I was afraid – and to a degree I still am – that I’d fallen
into that trap as well: My ad agency job gave me financial security to the
point that I wound up with more money than I’d had when I left for LA, and the
freelance schedule gave me plenty of free time to spend writing, which I
instead spent doing virtually everything but.

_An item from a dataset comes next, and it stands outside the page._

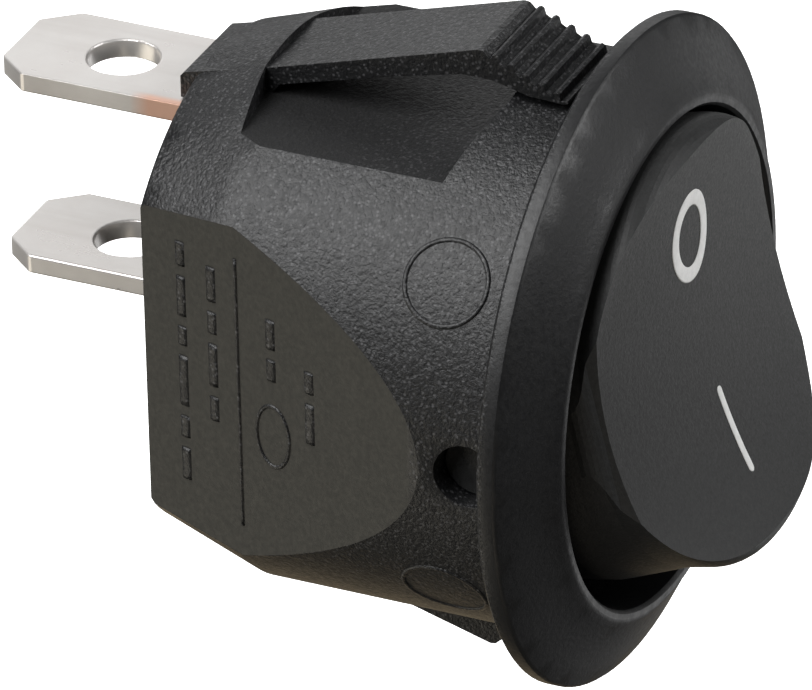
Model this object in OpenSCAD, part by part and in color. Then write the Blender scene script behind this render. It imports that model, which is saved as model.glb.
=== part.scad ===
// Round snap-in panel rocker switch, single pole, two blade terminals.
// Frame: the origin is the centre of the rear face of the bezel flange, on the
// switch axis. The bezel faces -Y, the terminals leave towards +Y, +Z is the
// side of the rocker marked O, and X is the axis that the rocker turns about.
// The rocker is drawn switched off, with its O side pressed in.

/* [Bezel] */
// Outer diameter of the round bezel
bezel_d = 23; // [22:0.1:26]
// Height of the straight rim of the bezel
rim_h = 0.7; // [0.5:0.05:1]
// Height of the inner lip of the bezel over the panel
bezel_h = 2.0; // [1.7:0.05:2.4]
// Diameter of the opening round the rocker
opening_d = 17.2; // [16.9:0.1:17.6]

/* [Body] */
// Diameter of the body that passes through the panel
body_d = 19.75; // [19.4:0.05:20]
// Depth of the body behind the panel
body_len = 14.4; // [14.2:0.1:15.5]
// Where the rear taper of the body starts
taper_y = 10.4; // [9.8:0.1:11]
// Slope of the slanted side flats, in degrees
flat_slope = 16.6; // [14:0.1:17.5]
// Where the side flats start behind the panel
flat_y = 2.8; // [2.4:0.1:3.6]
// Height of the floor of the latch pockets over the axis
pocket_z = 8.25; // [8.1:0.05:8.6]

/* [Latches] */
// Width of a latch arm
arm_w = 3.8; // [3:0.1:4.4]
// Height of the peak of a latch arm over the axis
arm_peak = 11.4; // [11:0.1:11.8]
// Number of ridges on the ramp of a latch arm
ridges = 5; // [3:1:6]

/* [Rocker] */
// Diameter of the rocker's outline
rocker_d = 16; // [15.6:0.1:16.2]
// Angle of the rocker from its middle position, switched off
rest_tilt = 13; // [9:0.5:13]
// Distance of the pivot behind the panel
pivot_y = 1.1; // [0.9:0.05:1.4]
// Radius of the pivot pins
pin_r = 1.07; // [0.9:0.01:1.07]
// Radius of the hollow in the rocker's face
hollow_r = 20; // [14:0.1:40]
// Radius of the crown across the rocker's face
crown_r = 56; // [40:1:400]
// Diameter of the rocker's outline at its face
rocker_face_d = 15.2; // [14.6:0.1:15.6]
// Rounding of the rocker's edges
edge_r = 1.0; // [0.5:0.05:1.3]

/* [Terminals] */
// Width of the blade terminals
tab_w = 4.75; // [4:0.05:4.8]
// Thickness of the blade terminals
tab_t = 0.7; // [0.5:0.05:0.8]
// Distance from the panel to the tips of the blades
tab_end = 21.9; // [20:0.1:24]
// Height of the load terminal over the axis
load_z = 7.0; // [6.6:0.05:7.0]
// Width of the hole in a blade
tab_hole = 2.5; // [1.6:0.1:2.6]

/* [Hidden] */
$fn = 96;
bezel_r = bezel_d / 2;
open_r = opening_d / 2;
body_r = body_d / 2;
rocker_r = rocker_d / 2;
fs = tan(flat_slope);
taper = 0.306;
end_r = body_r - taper * (body_len - taper_y);
wall = 1.2;                 // wall of the body
floor_y = body_len - 1.3;   // inner face of the rear wall
face_y = -4.45;             // middle of the rocker's face, from the pivot
bore_r = 1.52;              // bore for the plunger in the rocker
see_y = 9.4;                // pivot of the moving contact
see_tilt = 8;               // its tilt, switched off
see_len = 5.2;              // half its length
see_t = 0.5;                // its thickness
con_z = 4.6;                // centre of the contact rivet on it
black = [0.10, 0.10, 0.11];
tin = [0.80, 0.78, 0.75];
brass = [0.80, 0.66, 0.36];
silver = [0.86, 0.86, 0.86];

// Solid of revolution about the switch axis, from points [radius, y]
module turned(pts) rotate([-90, 0, 0]) rotate_extrude() polygon(pts);

// Round bar along Y
module ybar(r, y0, y1) translate([0, y0, 0]) rotate([-90, 0, 0])
    cylinder(r = r, h = y1 - y0);

// Plate from points [y, z], w wide in X and centred
module slab(pts, w) rotate([90, 0, 90]) linear_extrude(w, center = true)
    polygon(pts);

// Plate from points [x, y] between two heights
module plan(pts, z0, z1) translate([0, 0, z0]) linear_extrude(z1 - z0)
    polygon(pts);

// What a slanted side flat takes off, at a distance d inside the flat
module side_cut(d) plan([[-body_r + d, flat_y], [-body_r + d + fs * 20, flat_y + 20],
    [-30, flat_y + 20], [-30, flat_y]], -14, 14);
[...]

I guess it’s cold comfort to talk to somebody who’s spent
five months in LA doing nothing at all and immediately feel better about myself
by virtue of having at least worked a bunch, written some, and accosted Jeffrey
Tambour once.
What I’m trying to remind myself is that the work I’ve done
has been sometimes more creatively rewarding – and at all times more
interesting – than any other work I’ve done in my life. The writing I’ve done
has been hands down my best. Jeffrey Tambour was pleasant, if not a bit
distant.
I made it a year without going broke and having to move home
– I’m sure a lot of you probably lost some bets because of that – so I’m going
to call the first year a success overall. I guess the goal for the next year is
for my work and my writing to become the same thing, and then do more of it
than ever.
But since I’m a big believer in setting realistic goals, I’m
going to focus on beating InFamous 2 ASAP. Once I’ve got
that under my belt, then maybe I’ll focus on my writing.
Truman Capps can't stress enough how hot the waitresses are at Bubba Gump Shrimp Company.